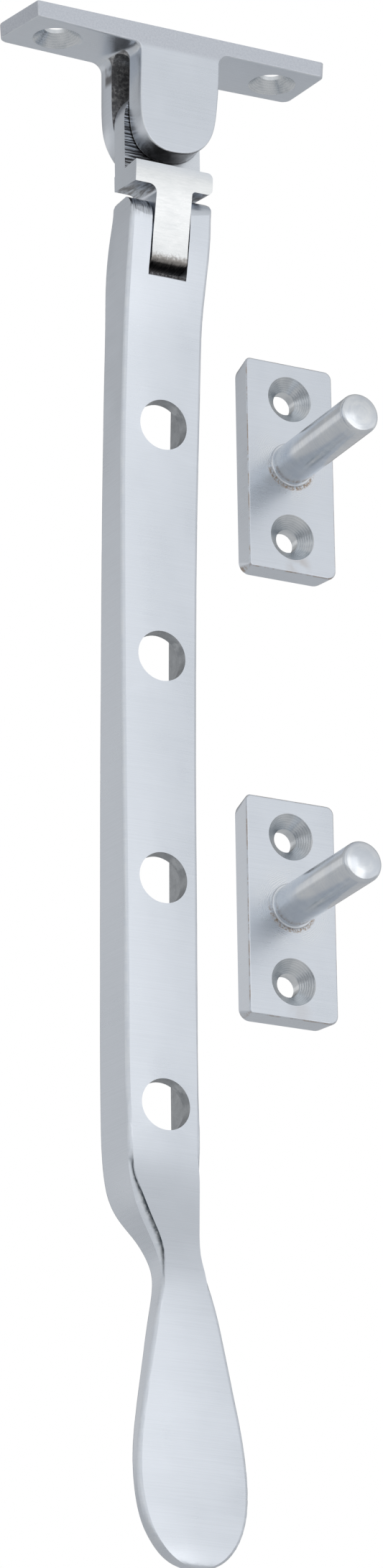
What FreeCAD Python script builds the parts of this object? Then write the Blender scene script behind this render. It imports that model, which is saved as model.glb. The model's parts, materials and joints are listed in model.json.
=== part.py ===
import FreeCAD, Part
import math
import os

# Casement stay: sash bracket, knuckle, channel arm with spoon handle, and two pin plates.
# Frame: +Z up along the hanging arm, +X to the right, front faces look along -Y.
# The origin is the middle of the bracket's mounting face. Lengths in mm, angles in degrees.

# ---- sash bracket ----
FLANGE_DEPTH = 12.6
FLANGE_THICK = 2.7
# Plan corners of the flange, from front left round to back left: x, y, corner radius.
FLANGE_TOP_CORNERS = ((-27.0, -6.3, 0.4), (28.3, -6.3, 0.9), (27.6, 6.3, 1.6), (-29.4, 6.3, 2.2))
FLANGE_LOW_CORNERS = ((-26.85, -6.3, 0.4), (28.0, -6.3, 0.9), (27.15, 6.3, 1.6), (-28.5, 6.3, 1.2))
FLANGE_LOW_Z = -4.0
SCREW_MIDDLE_X = 0.5
SCREW_SPACING = 41.6
SCREW_Y = 0.4
SCREW_HOLE_R = 2.1
SCREW_SINK_R = 4.1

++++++

Print out the whole listing exactly as it appears.

**Completed task**
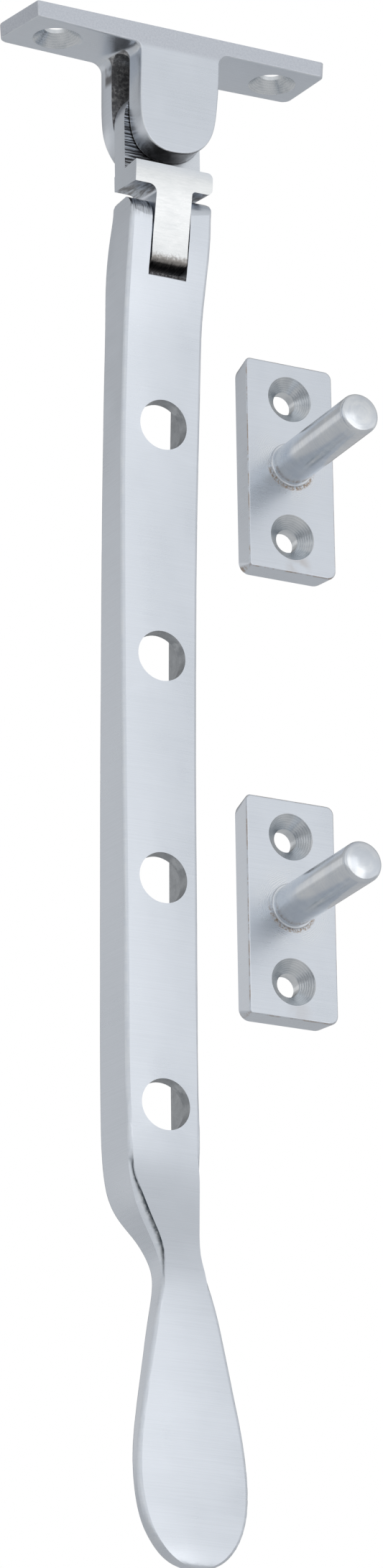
What FreeCAD Python script builds the parts of this object? Then write the Blender scene script behind this render. It imports that model, which is saved as model.glb. The model's parts, materials and joints are listed in model.json.
=== part.py ===
import FreeCAD, Part
import math
import os

# Casement stay: sash bracket, knuckle, channel arm with spoon handle, and two pin plates.
# Frame: +Z up along the hanging arm, +X to the right, front faces look along -Y.
# The origin is the middle of the bracket's mounting face. Lengths in mm, angles in degrees.

# ---- sash bracket ----
FLANGE_DEPTH = 12.6
FLANGE_THICK = 2.7
# Plan corners of the flange, from front left round to back left: x, y, corner radius.
FLANGE_TOP_CORNERS = ((-27.0, -6.3, 0.4), (28.3, -6.3, 0.9), (27.6, 6.3, 1.6), (-29.4, 6.3, 2.2))
FLANGE_LOW_CORNERS = ((-26.85, -6.3, 0.4), (28.0, -6.3, 0.9), (27.15, 6.3, 1.6), (-28.5, 6.3, 1.2))
FLANGE_LOW_Z = -4.0
SCREW_MIDDLE_X = 0.5
SCREW_SPACING = 41.6
SCREW_Y = 0.4
SCREW_HOLE_R = 2.1
SCREW_SINK_R = 4.1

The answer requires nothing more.